The Church in our times
Opinions of some biblical researchers have recently been aired on television, according to which Jesus Christ was not born of a virgin, did no miracles and certainly did not rise again from death.
There has also been a debate in the pages of certain newspapers published by the Dutch Reformed Churches. In these, writers have been at pains to defend the traditional Christian doctrines in response to confused readers alarmed that anyone could even think of abandoning them.
The arguments against the doctrines rest on basically two propositions. The first is that, since science has proved that virgin births, miracles and reviving from death contradict the established laws of nature and are impossible, the only other rational explanation is fraud.
The second argument is similar. It is that the first of the four gospels was written about 60 years after Christ’s death, and the intervening period gave Christ’s zealous followers the opportunity to depict their hero as a wonder-worker and even as God himself.
Such arguments are not new. Serious biblical scholars have refuted them often in the past, but today’s era is a lot more cynical than its predecessors, and the refutations are often rejected as inadequate and simplistic.
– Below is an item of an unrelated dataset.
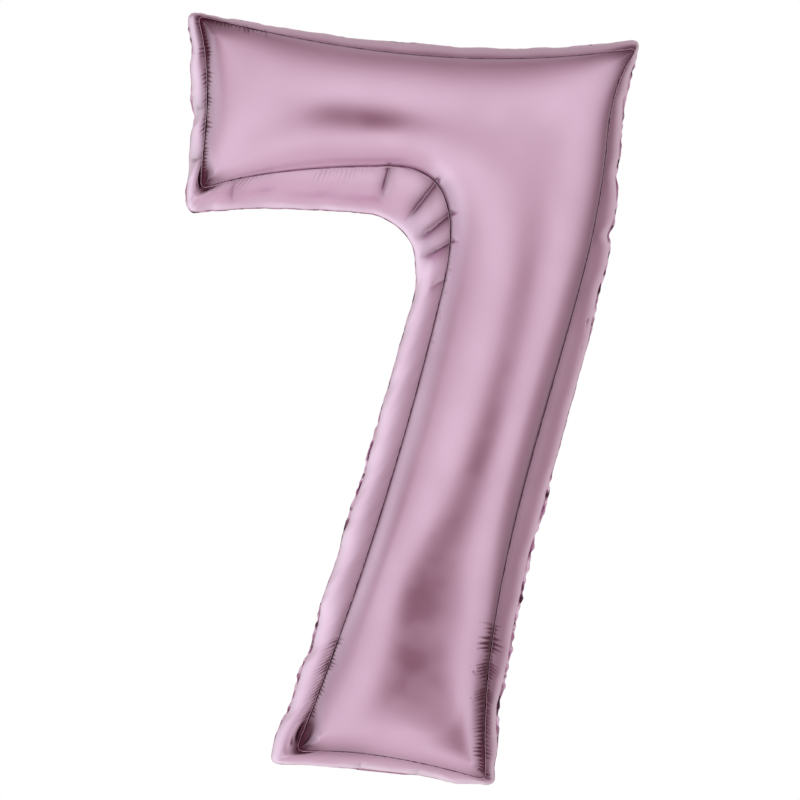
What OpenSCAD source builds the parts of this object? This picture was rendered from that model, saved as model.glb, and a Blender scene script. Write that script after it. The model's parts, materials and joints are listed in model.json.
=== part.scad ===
// Foil number balloon in the shape of a seven, inflated.
//
// Two face films and two side-wall films are welded along three closed seams. The origin is at the
// middle of the foot's outer edge, where the inflation tail begins. X runs to the figure's right,
// Z up, and the front face looks along -Y. All sizes are in millimetres.

/* [Figure outline, outer edge of the rim] */
// Overall width between the upper corners
figure_w = 505; // [480:5:540]
// Height of the top left corner above the foot line
figure_h = 860; // [820:4:900]
// How far the top right corner lies below the top left one
top_drop = 32; // [20:2:44]
// Height of the bar at its left end
bar_h = 228; // [210:2:250]
// Width of the foot
foot_w = 253; // [235:2:265]
// Distance from the figure's middle to the foot's right corner
foot_x = 93; // [80:1:105]
// How far the foot's left corner lies above its right one
foot_rise = 26; // [16:2:34]

/* [Films and seams] */
// Half of the side wall's depth, from the rim to a face seam
wall_half_depth = 55; // [48:1:62]
// How far each face stands out at its middle
face_crown = 38; // [25:1:44]
// How far each side wall bulges between its seams
wall_bulge = 5.5; // [4:0.5:7]
// Thickness that stands in for a film
film_t = 0.5; // [0.4:0.1:0.6]
// Thickness of a welded lip, two films together
lip_t = 1; // [0.8:0.1:1.2]
// Width of the ruffled lip round the rim
rim_lip_w = 5; // [4:0.5:6]
// Width of the lip along a face seam
face_lip_w = 3; // [2:0.5:4]

/* [Inflation tail and valve] */
// Length of the tail
tail_l = 100; // [85:5:120]
// Width of the tail
tail_w = 30; // [26:1:36]
// Radius of the ribbon hole near the tail's end
ribbon_hole_r = 2.5; // [2:0.25:3]
// Radius of the inflation hole in the tail's back ply
inflation_hole_r = 6; // [5:0.5:7]
// Distance of the inflation hole from the root
inflation_hole_l = 66; // [55:1:70]
// Length of the valve inside the balloon
valve_inner_l = 80; // [60:5:95]
// Width of the valve
valve_w = 20; // [16:1:22]

/* [Hang tabs] */
// Width of a hang tab
tab_w = 20; // [16:1:24]
// Length of a hang tab
tab_l = 24; // [20:1:28]
// Radius of the hole in a hang tab
tab_hole_r = 2.5; // [2:0.25:3]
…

A characteristic of the anti-doctrine attitude is its concentration solely on the texts of the Bible. There is no earnest examination of the Church’s tradition as shown in the earliest non-scriptural writings and the fact that the Christian community existed as a tightly-knit group long before the canon of the New Testament.
Catholicism does not restrict divine inspiration and authority to scripture alone. Its certainty of revealed truth arises from the constant preaching and practice handed on by the Apostles, some of which was written down and accepted as God’s inspired word.
What was not recorded by the evangelists and the other New Testament writers is retained in the Church’s memory. From time to time the Church calls to mind what was done and believed in the past, and it has the unfailing support of the Holy Spirit in this.
It would be absurd to think that the memory of people who had already imbibed the “family” traditions of the time of the Apostles could be crushed out within less that 60 years by acts of deception on the part of the gospel writers.
The early Christian community lived in mutual love and trust and would not be a push-over for deceivers and fraudsters, nor would so many of them have been so willing to be martyred in defence of their beliefs.
The Church firmly holds that divine revelation comes to us from Christ and the Apostles in both oral and written form, and these are equally inspired by the action of the Holy Spirit.
Scripture and tradition together make the mystery of Christ present in the Church of today.